[EXERCISE MATERIALS]:

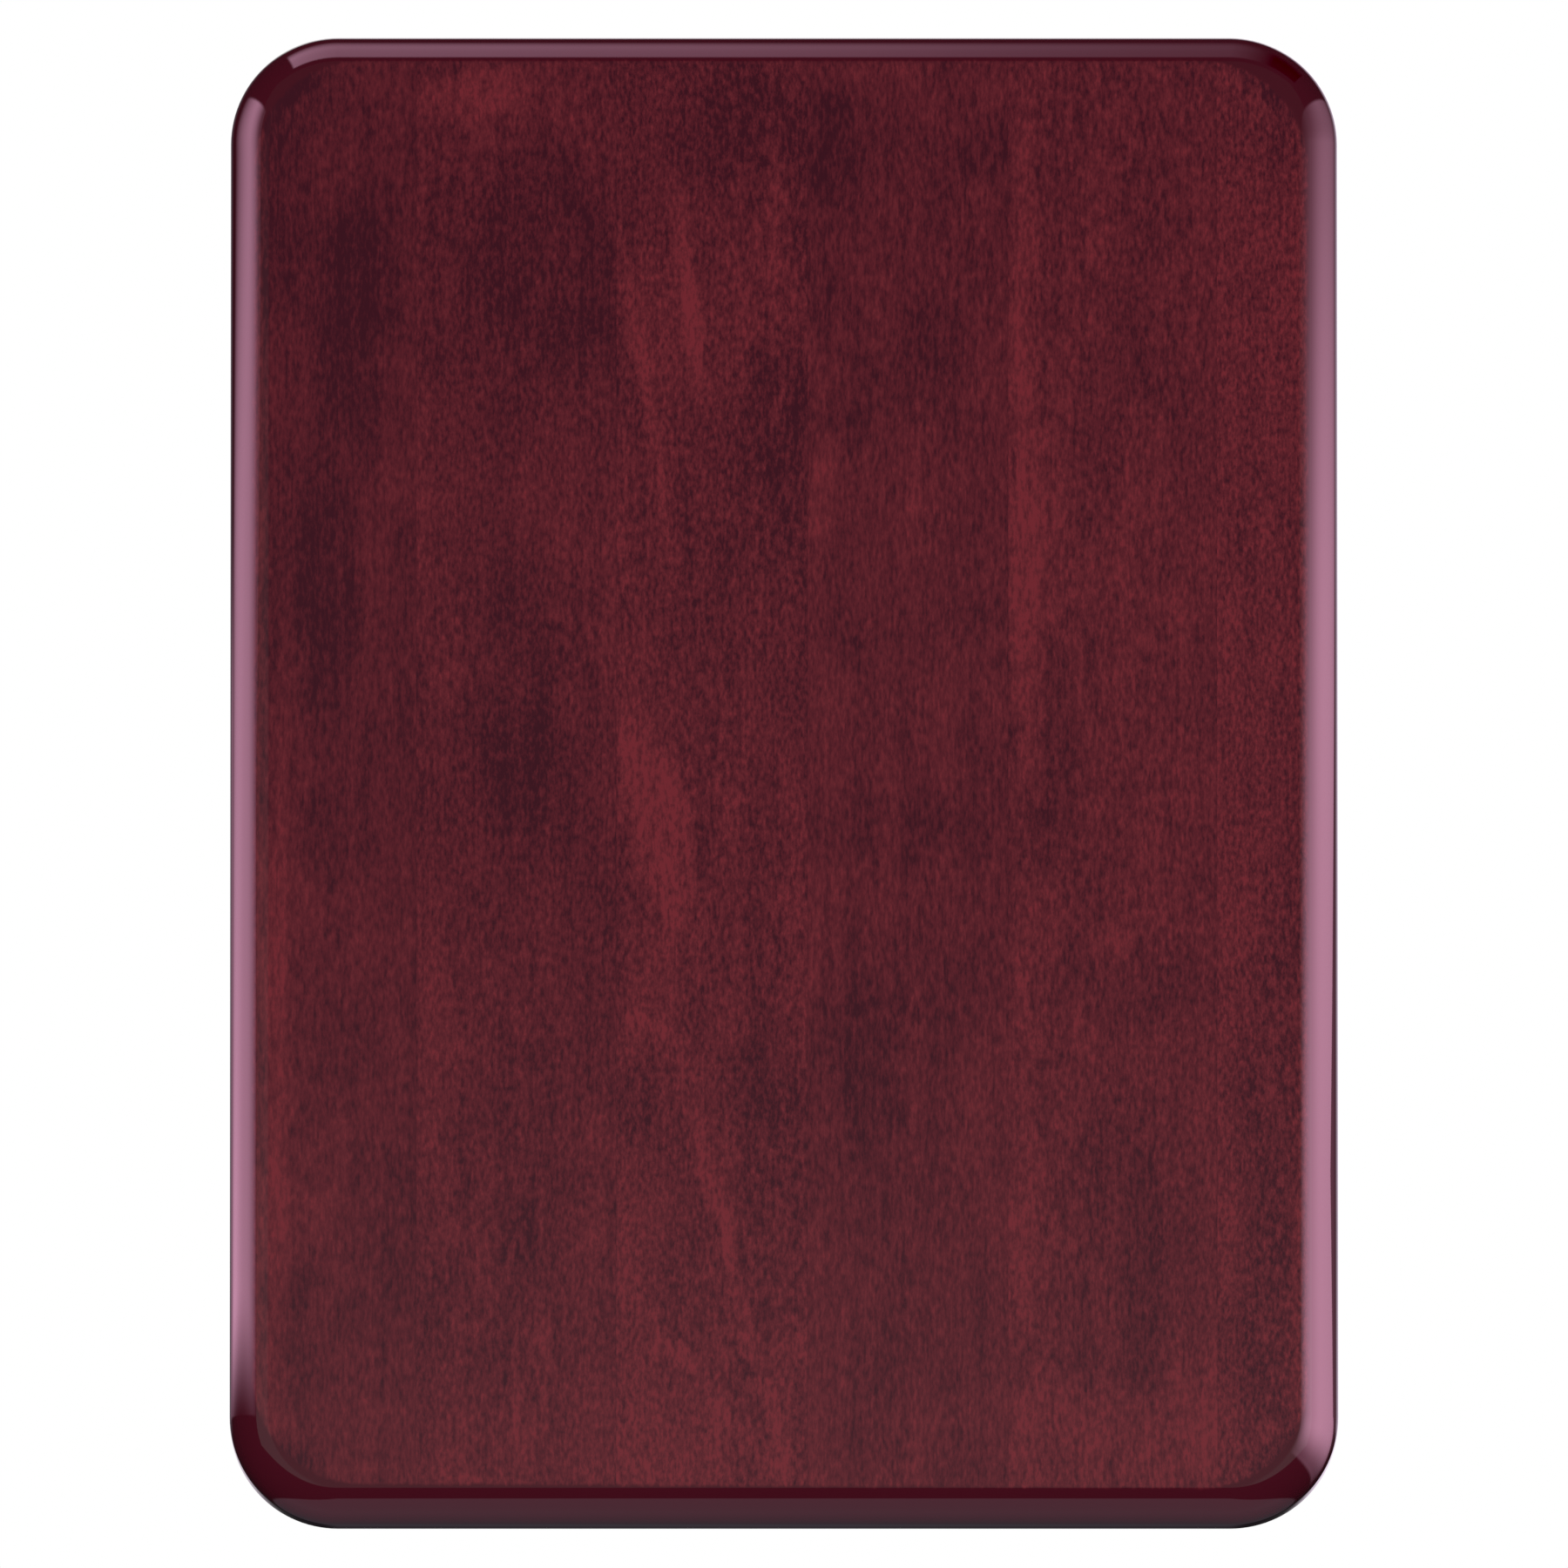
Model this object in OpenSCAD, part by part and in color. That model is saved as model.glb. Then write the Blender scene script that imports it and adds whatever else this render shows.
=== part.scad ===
// Wall plaque: an edge-glued board with a rounded front edge, a flocked backing
// sheet, and two recessed keyhole plates, one for each way of hanging it.
// The plaque stands upright: X is to the right, Z is up and the front faces -Y.
// The origin is the middle of the backing sheet's outer face, where the wall is.

/* [Board] */
// Width of the board, across the grain
board_w = 226; // [190:0.1:300]
// Height of the board, along the grain
board_h = 304.8; // [220:0.1:400]
// Thickness of the board
board_t = 19; // [15:0.5:25]
// Radius of the four corners, seen from the front
corner_r = 22; // [16:0.5:30]
// Radius of the round-over on the front edge
edge_r = 8; // [4:0.5:9]
// Radius of the eased back edge
back_edge_r = 1.5; // [0.5:0.5:3]

/* [Staves] */
// Place of the leftmost glue joint, from the board's centre line
first_joint_x = -75; // [-80:0.1:-70]
// Widths of the four inner staves, from left to right
inner_stave_w = [40.8, 39, 40.9, 42.6]; // [34:0.1:52]

/* [Backing sheet] */
// Thickness of the backing sheet
backing_t = 0.6; // [0.3:0.1:1.5]
// How far the backing sheet stops short of the board's outline
backing_inset = 4; // [3:0.5:10]

/* [Keyhole plates] */
// Length of a keyhole plate
plate_l = 52; // [48:1:64]
// Thickness of a keyhole plate
plate_t = 1.2; // [0.8:0.1:2]
// Width of the wood under a plate's edge, above and below the pocket
plate_ledge = 1.2; // [0.8:0.1:3]
// Distance from a plate's centre to the board edge above it
plate_inset = 36; // [26:1:50]
// Gap between a plate and the recess around it
plate_gap = 0.3; // [0.1:0.1:0.6]

/* [Keyholes] */
// Radius of the round hole that a wall screw's head goes through
entry_r = 4.6; // [4:0.1:5]
// Half the width of the slot that holds the wall screw's shank
slot_r = 2.3; // [2.1:0.1:3]
// How far a wall screw travels, from the round hole to the slot's end
slot_travel = 7; // [5:0.5:8]
// How much wider than the round hole the pocket behind it is, each way
pocket_margin = 1.4; // [1:0.1:2]
// Depth of the pocket behind a keyhole, from the back of the board
pocket_depth = 9; // [7:0.5:12]

/* [Plate screws] */
// Distance from a screw's centre to the plate's end
screw_inset = 9; // [6:0.5:10]
// Length of a plate screw
screw_l = 12; // [9:0.5:13]
// Radius of a plate screw's head
screw_head_r = 2.8; // [2.4:0.1:3.2]
// Depth of the straight rim around a plate screw's head
head_rim = 0.25; // [0.1:0.05:0.4]
// Radius of a plate screw's thread
thread_r = 1.45; // [1.3:0.05:1.6]
// Radius of a plate screw's core
core_r = 1.0; // [0.8:0.05:1.1]
// Distance from one thread crest to the next
thread_pitch = 1.1; // [0.9:0.1:1.4]
// Length of a plate screw's pointed tip
tip_l = 2.4; // [1.5:0.1:3]
// Gap between a screw's thread and the hole through the plate
shank_gap = 0.15; // [0.1:0.05:0.3]
// How far a pilot hole runs past the screw's tip
pilot_run_out = 1; // [0.5:0.5:2]

/* [Hidden] */
$fn = 96;
eps = 0.01;

stave_names = [for (i = [1 : len(inner_stave_w) + 2]) str("stave_", i)];

// Heights above the wall, with the plaque on its back
board_back = backing_t;
board_front = board_back + board_t;

// Glue joints and outer edges, from left to right
function sum_to(v, n) = n == 0 ? 0 : v[n - 1] + sum_to(v, n - 1);
joint_x = [for (i = [0 : len(inner_stave_w)]) first_joint_x + sum_to(inner_stave_w, i)];
stave_edge_x = concat([-board_w / 2], joint_x, [board_w / 2]);

// The pocket is as long as a screw head's travel, and the plate covers it with its ledge
pocket_r = entry_r + pocket_margin;
plate_w = slot_travel + 2 * (pocket_r + plate_ledge);
plate_straight = plate_l - plate_w;
recess_r = plate_w / 2 + plate_gap;
screw_spacing = plate_l - 2 * screw_inset;

// The cone under a screw's head is 90 degrees, so it is as deep as it is wide
head_depth = head_rim + screw_head_r - core_r;
thread_start = head_depth + thread_pitch;
thread_count = floor((screw_l - tip_l - thread_start) / thread_pitch);
drive_slot_w = 0.8;
drive_slot_l = screw_head_r * 1.15;
drive_slot_depth = head_depth * 0.6;

wood_red = [0.36, 0.10, 0.13];
flock_black = [0.06, 0.06, 0.07];
plate_zinc = [0.74, 0.74, 0.72];
screw_zinc = [0.82, 0.80, 0.72];

// Stands a piece up that is drawn lying on its back
module stand_up() {
    rotate([90, 0, 0]) children();
}

// Moves a hanger's pieces to its place: the top middle, or the right middle for landscape
module at_portrait_hanger() {
    translate([0, board_h / 2 - plate_inset]) children();
}

module at_landscape_hanger() {
    translate([board_w / 2 - plate_inset, 0]) rotate(-90) children();
}

module at_each_hanger() {
    at_portrait_hanger() children();
    at_landscape_hanger() children();
}

module at_each_screw() {
    for (side = [-1, 1])
        translate([side * screw_spacing / 2, 0]) children();
}

// Two half circles of radius r, joined by straights
module stadium(straight, r) {
    square([straight, 2 * r], center = true);
    for (side = [-1, 1])
        translate([side * straight / 2, 0]) circle(r);
}

// Section of the board from a line inside it out to its edge, reach away
module edge_section(reach) {
    translate([0, board_back]) square([reach - back_edge_r, back_edge_r]);
    translate([0, board_back + back_edge_r])
        square([reach, board_t - back_edge_r - edge_r]);
    translate([0, board_front - edge_r]) square([reach - edge_r, edge_r]);
    translate([reach - edge_r, board_front - edge_r])
        intersection() {
            circle(edge_r);
            square(edge_r);
        }
    translate([reach - back_edge_r, board_back + back_edge_r])
        intersection() {
            circle(back_edge_r);
            translate([0, -back_edge_r]) square(back_edge_r);
        }
}

// A straight run of edge, out along +X, with its length along Y
module edge_run(reach, length) {
    rotate([90, 0, 0]) linear_extrude(length, center = true) edge_section(reach);
}

// The whole glued board, before it is parted at its joints
module board() {
    for (turn = [0, 180])
        rotate(turn) edge_run(board_w / 2, board_h - 2 * corner_r);
    for (turn = [90, 270])
        rotate(turn)
            translate([board_h / 2 - corner_r, 0])
                edge_run(corner_r, board_w - 2 * corner_r);
    for (x_side = [0, 1], y_side = [0, 1])
        mirror([x_side, 0]) mirror([0, y_side])
            translate([board_w / 2 - corner_r, board_h / 2 - corner_r])
                rotate_extrude(angle = 90) edge_section(corner_r);
}

// What is taken out of the board for one hanger. A screw's thread cuts its own way
// into the wood, so each screw hole has the screw's shape, with the pilot hole past it.
module hanger_cut() {
    translate([0, 0, board_back - eps]) {
        linear_extrude(plate_t + eps) stadium(plate_straight, recess_r);
        linear_extrude(pocket_depth + eps) rotate(90) stadium(slot_travel, pocket_r);
    }
    at_each_screw() {
        rotate_extrude() polygon(screw_outline);
        translate([0, 0, board_back + screw_l - tip_l])
            cylinder(h = tip_l + pilot_run_out, r = core_r);
    }
}

// One stave of the board, from the glue joint on its left to the one on its right
module stave(index) {
    left = stave_edge_x[index];
    right = stave_edge_x[index + 1];
    color(wood_red) stand_up() difference() {
        intersection() {
            board();
            translate([left, -board_h / 2, board_back])
                cube([right - left, board_h, board_t]);
        }
        at_each_hanger() hanger_cut();
    }
}

// Outline of the backing sheet
module backing_outline() {
    half_w = board_w / 2 - backing_inset;
    half_h = board_h / 2 - backing_inset;
    r = corner_r - backing_inset;
    square([2 * half_w, 2 * (half_h - r)], center = true);
    square([2 * (half_w - r), 2 * half_h], center = true);
    for (x_side = [-1, 1], y_side = [-1, 1])
        translate([x_side * (half_w - r), y_side * (half_h - r)]) circle(r);
}

// The recesses are routed through the sheet, so its openings have the same outline
module backing_sheet() {
    color(flock_black) stand_up() linear_extrude(backing_t) difference() {
        backing_outline();
        at_each_hanger() stadium(plate_straight, recess_r);
    }
}

// Flat steel plate, set flush with the back of the board, countersunk for its screws
module keyhole_plate() {
    color(plate_zinc) difference() {
        translate([0, 0, board_back]) linear_extrude(plate_t) difference() {
            stadium(plate_straight, plate_w / 2);
            translate([0, -slot_travel / 2]) circle(entry_r);
            rotate(90) stadium(slot_travel, slot_r);
            at_each_screw() circle(thread_r + shank_gap);
        }
        at_each_screw() rotate_extrude() polygon(screw_outline);
    }
}

// Half the outline of a wood screw set in the board, from the top of its head to its tip
thread_points = [
    for (i = [0 : thread_count - 1], p = [[0, 0], [1, 0.35], [0, 0.7]])
        [
            core_r + p[0] * (thread_r - core_r),
            board_back + thread_start + (i + p[1]) * thread_pitch
        ]
];
screw_outline = concat(
    [
        [0, board_back],
        [screw_head_r, board_back],
        [screw_head_r, board_back + head_rim],
        [core_r, board_back + head_depth],
    ],
    thread_points,
    [[core_r, board_back + screw_l - tip_l], [0, board_back + screw_l]]
);

module plate_screw() {
    difference() {
        rotate_extrude() polygon(screw_outline);
        for (turn = [0, 90])
            rotate(turn)
                translate([-drive_slot_l / 2, -drive_slot_w / 2, board_back - eps])
                    cube([drive_slot_l, drive_slot_w, drive_slot_depth + eps]);
    }
}

module plate_screws() {
    color(screw_zinc) at_each_screw() plate_screw();
}

for (i = [0 : len(stave_names) - 1])
    stave(i);
backing_sheet();
stand_up() at_portrait_hanger() keyhole_plate();  // portrait_keyhole_plate
stand_up() at_portrait_hanger() plate_screws();  // portrait_plate_screws
stand_up() at_landscape_hanger() keyhole_plate();  // landscape_keyhole_plate
stand_up() at_landscape_hanger() plate_screws();  // landscape_plate_screws
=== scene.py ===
"""A lacquered wall plaque: glued staves, a felt back and two keyhole plates with screws.

Everything is in metres in the part's own frame: the front faces -Y, +Z is up, and the wall
is at y = 0. Sizes named in millimetres carry the ending _mm.
"""

import logging
import math
from collections.abc import Callable, Sequence
from dataclasses import dataclass, field
from enum import Enum

import bmesh
import bpy
from mathutils import Matrix, Vector


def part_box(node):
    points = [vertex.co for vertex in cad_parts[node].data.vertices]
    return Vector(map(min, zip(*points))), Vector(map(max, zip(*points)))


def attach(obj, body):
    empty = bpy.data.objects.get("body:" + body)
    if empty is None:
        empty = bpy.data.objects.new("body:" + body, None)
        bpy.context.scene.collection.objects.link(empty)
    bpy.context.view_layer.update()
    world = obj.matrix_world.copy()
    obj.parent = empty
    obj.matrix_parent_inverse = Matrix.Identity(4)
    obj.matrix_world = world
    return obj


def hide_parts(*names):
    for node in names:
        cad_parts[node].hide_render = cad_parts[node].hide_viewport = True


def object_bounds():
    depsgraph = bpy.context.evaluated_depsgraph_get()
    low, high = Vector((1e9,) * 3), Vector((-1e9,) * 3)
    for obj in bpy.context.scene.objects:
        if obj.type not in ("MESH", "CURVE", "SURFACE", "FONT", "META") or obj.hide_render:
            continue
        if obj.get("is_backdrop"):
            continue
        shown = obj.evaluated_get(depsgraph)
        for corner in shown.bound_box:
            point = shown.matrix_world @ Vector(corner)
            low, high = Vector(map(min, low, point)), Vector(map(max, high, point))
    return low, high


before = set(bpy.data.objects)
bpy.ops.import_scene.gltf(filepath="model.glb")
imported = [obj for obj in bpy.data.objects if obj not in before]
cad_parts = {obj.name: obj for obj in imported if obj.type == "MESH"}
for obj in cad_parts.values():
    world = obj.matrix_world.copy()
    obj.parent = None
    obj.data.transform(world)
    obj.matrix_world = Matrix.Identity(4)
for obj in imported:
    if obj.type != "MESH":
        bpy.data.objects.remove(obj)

MM = 0.001
log = logging.getLogger("plaque")


# ---------------------------------------------------------------- shader arithmetic


class Wire:
    """A node's output that takes part in arithmetic like a number."""

    def __init__(self, tree: "Tree", socket: bpy.types.NodeSocket) -> None:
        """Keep the socket and the tree it belongs to."""
        self.tree = tree
        self.socket = socket

    def _math(self, operation: str, *terms: "Wire | float") -> "Wire":
        """Add a Math node for the terms, in their order."""
        node = self.tree.add("ShaderNodeMath", {"operation": operation}, dict(enumerate(terms)))
        return self.tree.out(node)

    def __add__(self, other: "Wire | float") -> "Wire":
        """Sum."""
        return self._math("ADD", self, other)

    def __radd__(self, other: float) -> "Wire":
        """Sum, with the number first."""
        return self._math("ADD", other, self)

    def __sub__(self, other: "Wire | float") -> "Wire":
        """Difference."""
        return self._math("SUBTRACT", self, other)

    def __rsub__(self, other: float) -> "Wire":
        """Difference, with the number first."""
        return self._math("SUBTRACT", other, self)

    def __mul__(self, other: "Wire | float") -> "Wire":
        """Product."""
        return self._math("MULTIPLY", self, other)

    def __rmul__(self, other: float) -> "Wire":
        """Product, with the number first."""
        return self._math("MULTIPLY", other, self)

    def __truediv__(self, other: "Wire | float") -> "Wire":
        """Quotient."""
        return self._math("DIVIDE", self, other)

    def __rtruediv__(self, other: float) -> "Wire":
        """Quotient, with the number first."""
        return self._math("DIVIDE", other, self)

    def __neg__(self) -> "Wire":
        """Change of sign."""
        return self._math("MULTIPLY", self, -1.0)

    def __abs__(self) -> "Wire":
        """Size without sign."""
        return self._math("ABSOLUTE", self)

    def at_least(self, other: "Wire | float") -> "Wire":
        """The larger of the two."""
        return self._math("MAXIMUM", self, other)

    def at_most(self, other: "Wire | float") -> "Wire":
        """The smaller of the two."""
        return self._math("MINIMUM", self, other)

    def root(self) -> "Wire":
        """The square root."""
        return self._math("SQRT", self)

    def ramp(self, start: float, end: float) -> "Wire":
        """Go smoothly from 0 at start to 1 at end.

        Args:
            start: The value that gives 0. It may be above end, for a ramp that falls.
            end: The value that gives 1.

        Returns:
            A wire between 0 and 1.
        """
        low, high = sorted((start, end))
        node = self.tree.add(
            "ShaderNodeMapRange",
            {"interpolation_type": "SMOOTHSTEP"},
            {"Value": self, "From Min": low, "From Max": high},
        )
        rising = self.tree.out(node, "Result")
        return rising if start < end else 1.0 - rising


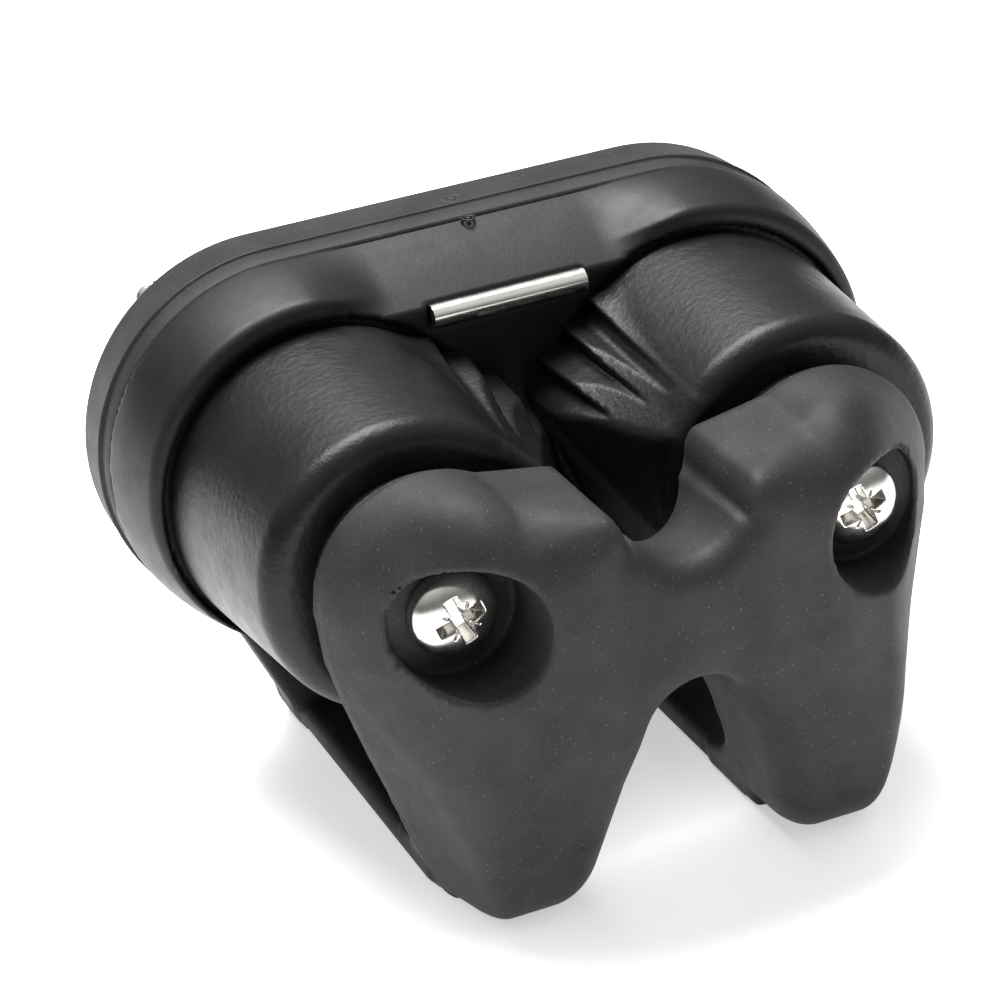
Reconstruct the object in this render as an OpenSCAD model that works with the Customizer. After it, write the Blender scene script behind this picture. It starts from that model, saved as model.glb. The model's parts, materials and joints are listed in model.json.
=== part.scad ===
// Cam cleat with a two-legged horn, standing as it is screwed to a spar:
// X runs from cam to cam, +Z is the side the loaded rope comes from, and the
// mounting face is the plane Y = 0 with the cleat in front of it (-Y).
// Each module is drawn flat on the mounting face, z being the height above it,
// and upright() turns it to stand.

/* [Fastening] */
// Distance between the two screw axes
hole_spacing = 38; // [38:0.5:41]
// Thread diameter of the screws
screw_d = 4; // [3.5:0.1:4.4]
// Length of a screw under its head
screw_len = 85; // [70:1:110]
// Diameter of its plain shank, ahead of the thread
shank_d = 3.5; // [3:0.05:3.6]
// Diameter of the pan head
head_d = 8; // [7:0.1:8.5]
// Height of the pan head
head_h = 2.9; // [2.2:0.1:3.4]

/* [Bracket] */
// Thickness of the mounting pad
pad_t = 10; // [9:0.5:12]
// Radius of the pad's and cleat base's round ends
end_r = 18.4; // [18.2:0.1:19.5]
// How far the pad and base sit above the screw line
rise = 1; // [0:0.1:1.4]
// Width across the outside of the two rails
rails_w = 42.4; // [41:0.2:43]
// Depth of the leg tips and rails below the screw line
leg_drop = 31.5; // [30:0.5:34]
// Radius of the horn's lobes
lobe_r = 10.8; // [10.2:0.1:11]
// Width of the gap between the legs
leg_gap = 19.8; // [18:0.2:21]
// Radius of the recess around a screw head
recess_r = 6; // [5.6:0.1:6.6]
// Width of the rope notch at its narrowest
notch_w = 10.2; // [9:0.2:11]

/* [Cleat] */
// Height of the cleat base above the pad
base_h = 9; // [8:0.5:10]
// Radius of a cam's round wall at the bottom
cam_r = 15.4; // [14.8:0.1:15.6]
// Radius of that wall below the top rounding
cam_top_r = 13.9; // [13.4:0.1:14.4]
// Height of a cam
cam_h = 21.4; // [20.8:0.1:21.6]
// Reach of the jaw's longest tooth from the pivot
jaw_r = 18.9; // [18.4:0.1:18.9]
// Reach of the jaw at the top of the cam, where the rope drops in
jaw_open = 13.4; // [13:0.1:15]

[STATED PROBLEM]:
Among the entries above, find the line with "for (i = [0 : len(stave_names) - 1])" and the line with "before = set(bpy.data.objects)"; give again exactly these two lines and all lines between them.

[SOLUTION TO THIS PROBLEM]:
for (i = [0 : len(stave_names) - 1])
    stave(i);
backing_sheet();
stand_up() at_portrait_hanger() keyhole_plate();  // portrait_keyhole_plate
stand_up() at_portrait_hanger() plate_screws();  // portrait_plate_screws
stand_up() at_landscape_hanger() keyhole_plate();  // landscape_keyhole_plate
stand_up() at_landscape_hanger() plate_screws();  // landscape_plate_screws
=== scene.py ===
"""A lacquered wall plaque: glued staves, a felt back and two keyhole plates with screws.

Everything is in metres in the part's own frame: the front faces -Y, +Z is up, and the wall
is at y = 0. Sizes named in millimetres carry the ending _mm.
"""

import logging
import math
from collections.abc import Callable, Sequence
from dataclasses import dataclass, field
from enum import Enum

import bmesh
import bpy
from mathutils import Matrix, Vector


def part_box(node):
    points = [vertex.co for vertex in cad_parts[node].data.vertices]
    return Vector(map(min, zip(*points))), Vector(map(max, zip(*points)))


def attach(obj, body):
    empty = bpy.data.objects.get("body:" + body)
    if empty is None:
        empty = bpy.data.objects.new("body:" + body, None)
        bpy.context.scene.collection.objects.link(empty)
    bpy.context.view_layer.update()
    world = obj.matrix_world.copy()
    obj.parent = empty
    obj.matrix_parent_inverse = Matrix.Identity(4)
    obj.matrix_world = world
    return obj


def hide_parts(*names):
    for node in names:
        cad_parts[node].hide_render = cad_parts[node].hide_viewport = True


def object_bounds():
    depsgraph = bpy.context.evaluated_depsgraph_get()
    low, high = Vector((1e9,) * 3), Vector((-1e9,) * 3)
    for obj in bpy.context.scene.objects:
        if obj.type not in ("MESH", "CURVE", "SURFACE", "FONT", "META") or obj.hide_render:
            continue
        if obj.get("is_backdrop"):
            continue
        shown = obj.evaluated_get(depsgraph)
        for corner in shown.bound_box:
            point = shown.matrix_world @ Vector(corner)
            low, high = Vector(map(min, low, point)), Vector(map(max, high, point))
    return low, high


before = set(bpy.data.objects)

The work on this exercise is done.